All three elements — attention, care, and reciprocity — play an important part in generating value in arts networks according to the logic of the gift. To give rise to this type of value, the creative work must first meet with attention and care (i.e., it needs to be seen and situated in an appropriate context, rather than buried in a social media feed and forgotten). Second, it must also meet with real reciprocity, as Hexidethmal observed:

"...the value is flowing two ways. If I give to an artist, it is because I have derived enjoyment from what they have produced."

Permissionless opt-in collabs + curations of the sort I did with @edit in the early days of Zora pre-mints are also fundamentally non-coercive and free of time pressure, which creates even more room for value to flow according to gift logic (rather than hustle culture). Artists could upload their work whenever they wanted, and writer-curators like me could browse and comment at their leisure. Instead of FOMO, there was time to focus my attention deeply on each piece I felt drawn to, and wait patiently for responses to take shape in my preferred artistic medium: the written word.

I later learned that in writing these narrations for each piece I minted, I was fulfilling a dream of the artist. Meanwhile, unbeknownst to him, the artist was also fulfilling a dream of mine in the form of architecture and interior design ideas I'd frequently imagined but never found anywhere else.

This all took place with no pre-meditated effort.

This is how positive-sum gift culture works in arts communities: when we trust our intuitive responses to art and channel them into making art of our own, more value can be created. That value can then feed back into the community, attract more appreciation, and renew interest in the work. This is one way that — as Lewis Hyde writes — the arts can "regularly generate their own currents of wealth."

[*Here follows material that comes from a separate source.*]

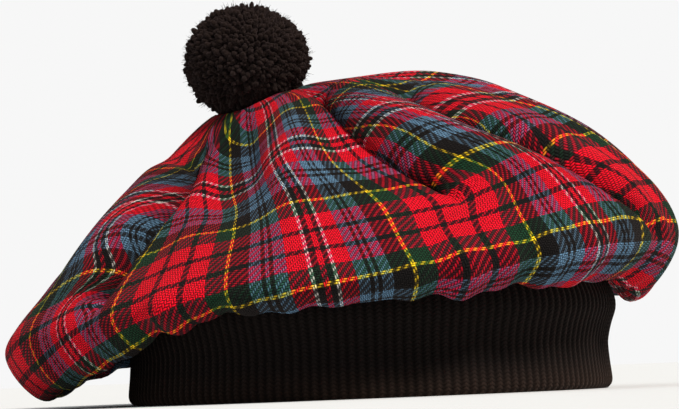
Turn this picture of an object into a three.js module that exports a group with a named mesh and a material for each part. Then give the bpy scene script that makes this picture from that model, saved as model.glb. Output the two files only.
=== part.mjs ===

A thread from March 2024 offers a helpful example of how this works. A fan spontaneously shared a favorite piece of @edit's work and mentioned that the collection is still vastly underrated. Other fans chimed in with agreement. All this happened unsolicited by the artist. Then the community talked about their mutual appreciation for the artist's presence and ongoing impact — to the extent that the onboarding story has now become part of the community lore, and you're now reading it.

This process — if it's allowed to proceed on its own terms, according to gift logic — communicates an important message to the artists, collaborators, curators, and community:

"You matter. Your work matters, too. It's recognized and appreciated."

That's real positive-sum value.

Such is the power of the Farcaster scenius.